#### Exercise prompt:
Reproduce the records below exactly as they appear.

— BEGIN Records provided —

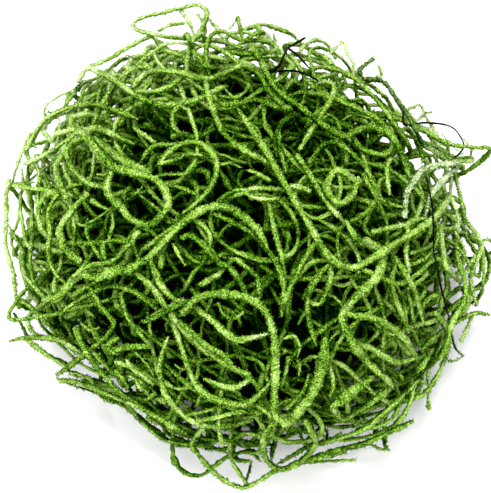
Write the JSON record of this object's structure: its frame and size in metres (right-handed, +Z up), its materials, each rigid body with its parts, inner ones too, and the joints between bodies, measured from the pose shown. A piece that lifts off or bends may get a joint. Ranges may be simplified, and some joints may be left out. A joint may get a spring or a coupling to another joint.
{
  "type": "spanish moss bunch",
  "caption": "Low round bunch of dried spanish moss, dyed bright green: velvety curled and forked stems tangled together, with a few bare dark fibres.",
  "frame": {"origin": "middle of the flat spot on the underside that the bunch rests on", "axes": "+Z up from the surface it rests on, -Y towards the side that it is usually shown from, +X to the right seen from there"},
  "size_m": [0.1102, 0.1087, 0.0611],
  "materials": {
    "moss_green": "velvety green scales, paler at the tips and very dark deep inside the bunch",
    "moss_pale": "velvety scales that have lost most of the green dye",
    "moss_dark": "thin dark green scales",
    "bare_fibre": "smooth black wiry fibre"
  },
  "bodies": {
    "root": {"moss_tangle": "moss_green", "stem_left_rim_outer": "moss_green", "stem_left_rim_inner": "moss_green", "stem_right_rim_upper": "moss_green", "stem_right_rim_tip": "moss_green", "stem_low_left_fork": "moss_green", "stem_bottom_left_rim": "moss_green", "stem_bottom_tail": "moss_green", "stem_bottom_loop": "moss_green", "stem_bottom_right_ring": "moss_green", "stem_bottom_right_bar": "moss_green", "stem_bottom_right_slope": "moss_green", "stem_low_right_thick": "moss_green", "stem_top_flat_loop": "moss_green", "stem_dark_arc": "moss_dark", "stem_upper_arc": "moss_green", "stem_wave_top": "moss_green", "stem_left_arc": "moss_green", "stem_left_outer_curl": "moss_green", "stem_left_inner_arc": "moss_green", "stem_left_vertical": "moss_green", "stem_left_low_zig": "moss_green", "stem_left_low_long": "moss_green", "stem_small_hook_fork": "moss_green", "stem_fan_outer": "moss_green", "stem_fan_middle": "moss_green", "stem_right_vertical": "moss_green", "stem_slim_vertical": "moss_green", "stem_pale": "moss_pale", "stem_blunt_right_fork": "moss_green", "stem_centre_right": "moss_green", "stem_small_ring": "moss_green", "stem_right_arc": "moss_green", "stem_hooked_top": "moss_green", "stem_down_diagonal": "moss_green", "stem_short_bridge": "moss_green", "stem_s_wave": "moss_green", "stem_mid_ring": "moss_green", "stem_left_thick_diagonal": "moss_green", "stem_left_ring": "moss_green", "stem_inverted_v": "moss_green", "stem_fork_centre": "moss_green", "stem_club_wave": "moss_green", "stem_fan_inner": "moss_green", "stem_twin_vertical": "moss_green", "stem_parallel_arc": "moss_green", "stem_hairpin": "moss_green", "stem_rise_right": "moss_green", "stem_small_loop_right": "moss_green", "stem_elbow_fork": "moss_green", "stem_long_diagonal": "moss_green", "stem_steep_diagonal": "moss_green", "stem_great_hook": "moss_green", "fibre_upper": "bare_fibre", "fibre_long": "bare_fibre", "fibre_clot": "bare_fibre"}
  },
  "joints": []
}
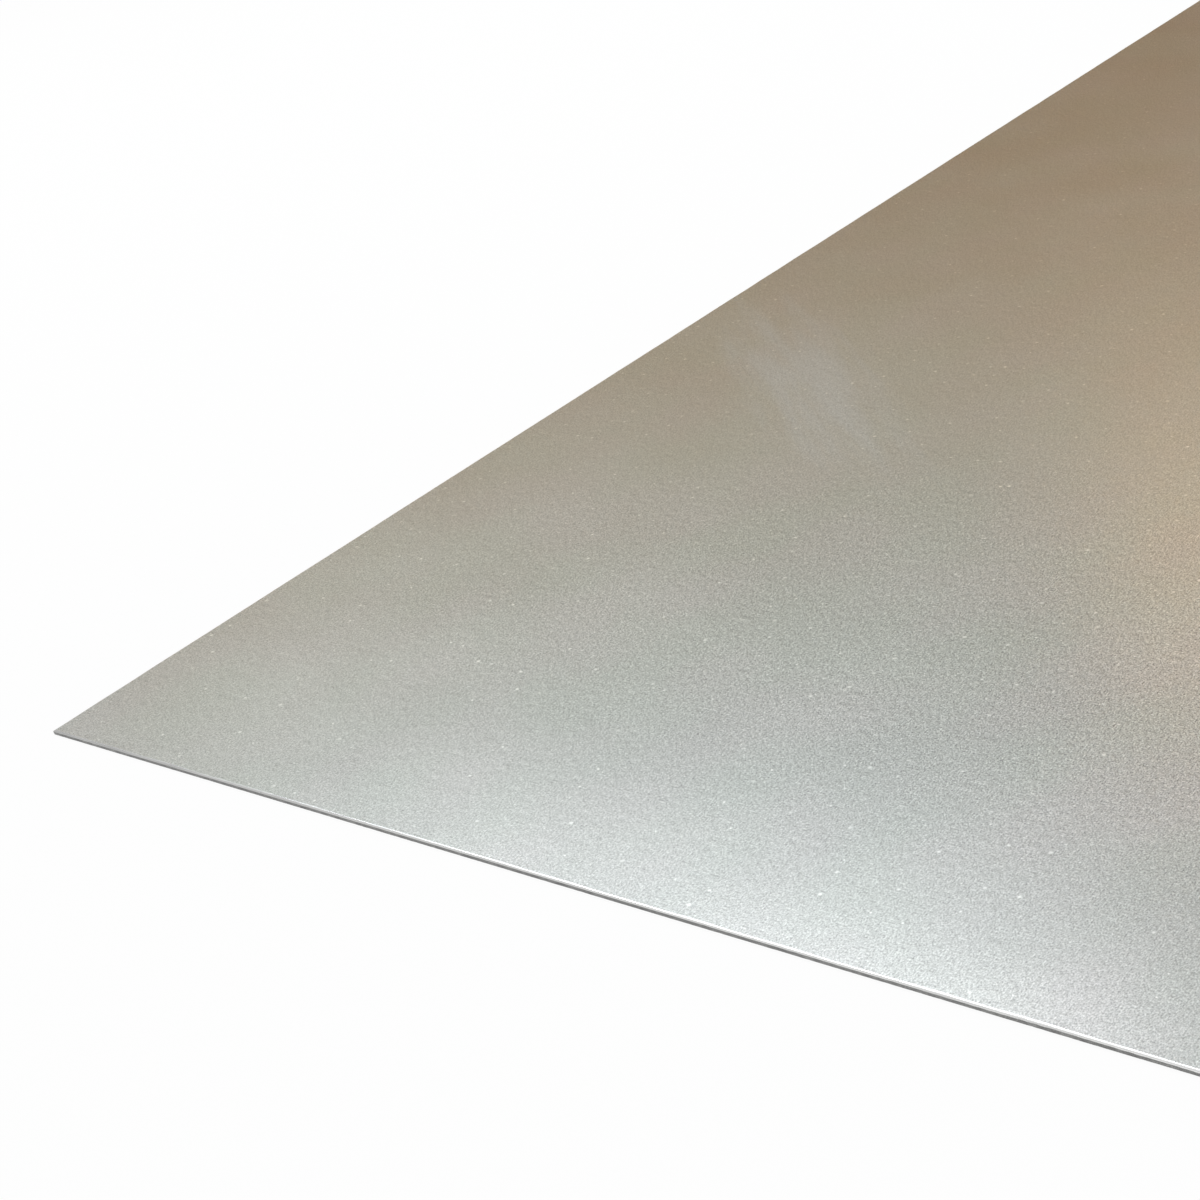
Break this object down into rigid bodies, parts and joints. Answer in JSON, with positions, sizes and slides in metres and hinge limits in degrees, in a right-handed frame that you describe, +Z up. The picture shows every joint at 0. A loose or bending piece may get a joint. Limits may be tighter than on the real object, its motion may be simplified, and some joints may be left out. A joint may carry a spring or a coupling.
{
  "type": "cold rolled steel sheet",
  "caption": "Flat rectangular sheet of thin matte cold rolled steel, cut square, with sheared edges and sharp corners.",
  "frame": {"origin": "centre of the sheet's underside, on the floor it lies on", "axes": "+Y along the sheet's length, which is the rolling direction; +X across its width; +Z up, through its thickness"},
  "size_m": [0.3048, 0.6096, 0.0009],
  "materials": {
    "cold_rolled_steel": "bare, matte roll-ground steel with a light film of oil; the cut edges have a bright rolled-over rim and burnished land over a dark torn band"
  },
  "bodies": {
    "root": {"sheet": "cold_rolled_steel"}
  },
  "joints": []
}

— END Records provided —

#### The reply:
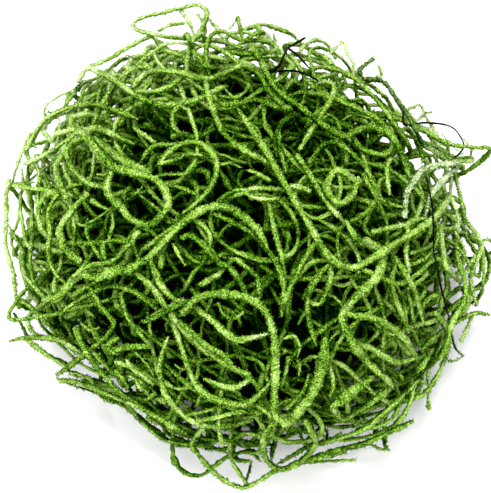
Write the JSON record of this object's structure: its frame and size in metres (right-handed, +Z up), its materials, each rigid body with its parts, inner ones too, and the joints between bodies, measured from the pose shown. A piece that lifts off or bends may get a joint. Ranges may be simplified, and some joints may be left out. A joint may get a spring or a coupling to another joint.
{
  "type": "spanish moss bunch",
  "caption": "Low round bunch of dried spanish moss, dyed bright green: velvety curled and forked stems tangled together, with a few bare dark fibres.",
  "frame": {"origin": "middle of the flat spot on the underside that the bunch rests on", "axes": "+Z up from the surface it rests on, -Y towards the side that it is usually shown from, +X to the right seen from there"},
  "size_m": [0.1102, 0.1087, 0.0611],
  "materials": {
    "moss_green": "velvety green scales, paler at the tips and very dark deep inside the bunch",
    "moss_pale": "velvety scales that have lost most of the green dye",
    "moss_dark": "thin dark green scales",
    "bare_fibre": "smooth black wiry fibre"
  },
  "bodies": {
    "root": {"moss_tangle": "moss_green", "stem_left_rim_outer": "moss_green", "stem_left_rim_inner": "moss_green", "stem_right_rim_upper": "moss_green", "stem_right_rim_tip": "moss_green", "stem_low_left_fork": "moss_green", "stem_bottom_left_rim": "moss_green", "stem_bottom_tail": "moss_green", "stem_bottom_loop": "moss_green", "stem_bottom_right_ring": "moss_green", "stem_bottom_right_bar": "moss_green", "stem_bottom_right_slope": "moss_green", "stem_low_right_thick": "moss_green", "stem_top_flat_loop": "moss_green", "stem_dark_arc": "moss_dark", "stem_upper_arc": "moss_green", "stem_wave_top": "moss_green", "stem_left_arc": "moss_green", "stem_left_outer_curl": "moss_green", "stem_left_inner_arc": "moss_green", "stem_left_vertical": "moss_green", "stem_left_low_zig": "moss_green", "stem_left_low_long": "moss_green", "stem_small_hook_fork": "moss_green", "stem_fan_outer": "moss_green", "stem_fan_middle": "moss_green", "stem_right_vertical": "moss_green", "stem_slim_vertical": "moss_green", "stem_pale": "moss_pale", "stem_blunt_right_fork": "moss_green", "stem_centre_right": "moss_green", "stem_small_ring": "moss_green", "stem_right_arc": "moss_green", "stem_hooked_top": "moss_green", "stem_down_diagonal": "moss_green", "stem_short_bridge": "moss_green", "stem_s_wave": "moss_green", "stem_mid_ring": "moss_green", "stem_left_thick_diagonal": "moss_green", "stem_left_ring": "moss_green", "stem_inverted_v": "moss_green", "stem_fork_centre": "moss_green", "stem_club_wave": "moss_green", "stem_fan_inner": "moss_green", "stem_twin_vertical": "moss_green", "stem_parallel_arc": "moss_green", "stem_hairpin": "moss_green", "stem_rise_right": "moss_green", "stem_small_loop_right": "moss_green", "stem_elbow_fork": "moss_green", "stem_long_diagonal": "moss_green", "stem_steep_diagonal": "moss_green", "stem_great_hook": "moss_green", "fibre_upper": "bare_fibre", "fibre_long": "bare_fibre", "fibre_clot": "bare_fibre"}
  },
  "joints": []
}
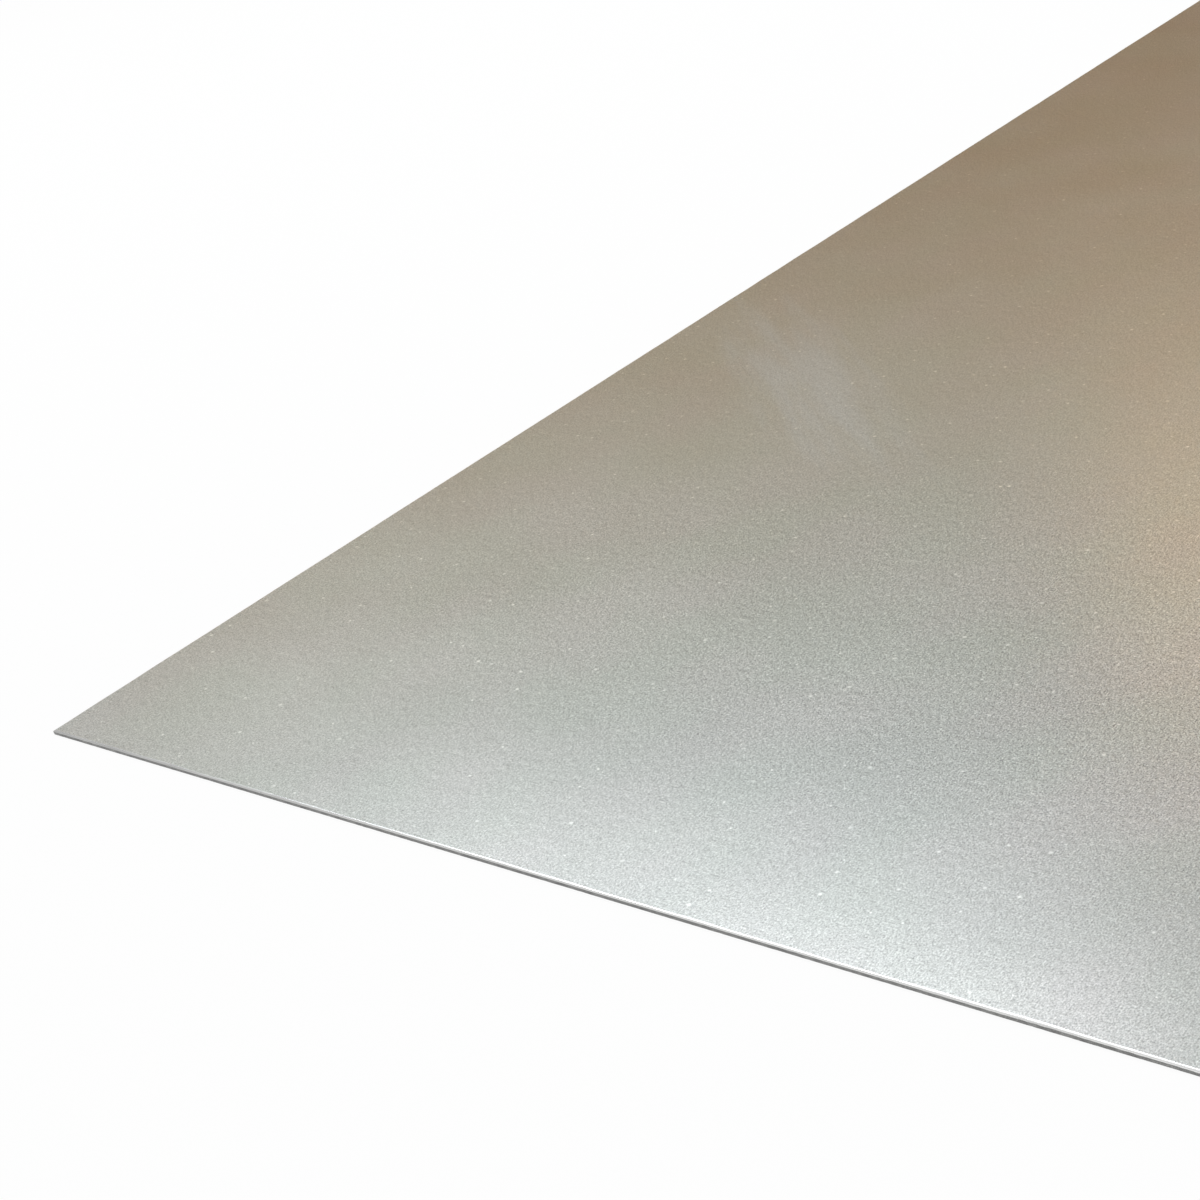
Break this object down into rigid bodies, parts and joints. Answer in JSON, with positions, sizes and slides in metres and hinge limits in degrees, in a right-handed frame that you describe, +Z up. The picture shows every joint at 0. A loose or bending piece may get a joint. Limits may be tighter than on the real object, its motion may be simplified, and some joints may be left out. A joint may carry a spring or a coupling.
{
  "type": "cold rolled steel sheet",
  "caption": "Flat rectangular sheet of thin matte cold rolled steel, cut square, with sheared edges and sharp corners.",
  "frame": {"origin": "centre of the sheet's underside, on the floor it lies on", "axes": "+Y along the sheet's length, which is the rolling direction; +X across its width; +Z up, through its thickness"},
  "size_m": [0.3048, 0.6096, 0.0009],
  "materials": {
    "cold_rolled_steel": "bare, matte roll-ground steel with a light film of oil; the cut edges have a bright rolled-over rim and burnished land over a dark torn band"
  },
  "bodies": {
    "root": {"sheet": "cold_rolled_steel"}
  },
  "joints": []
}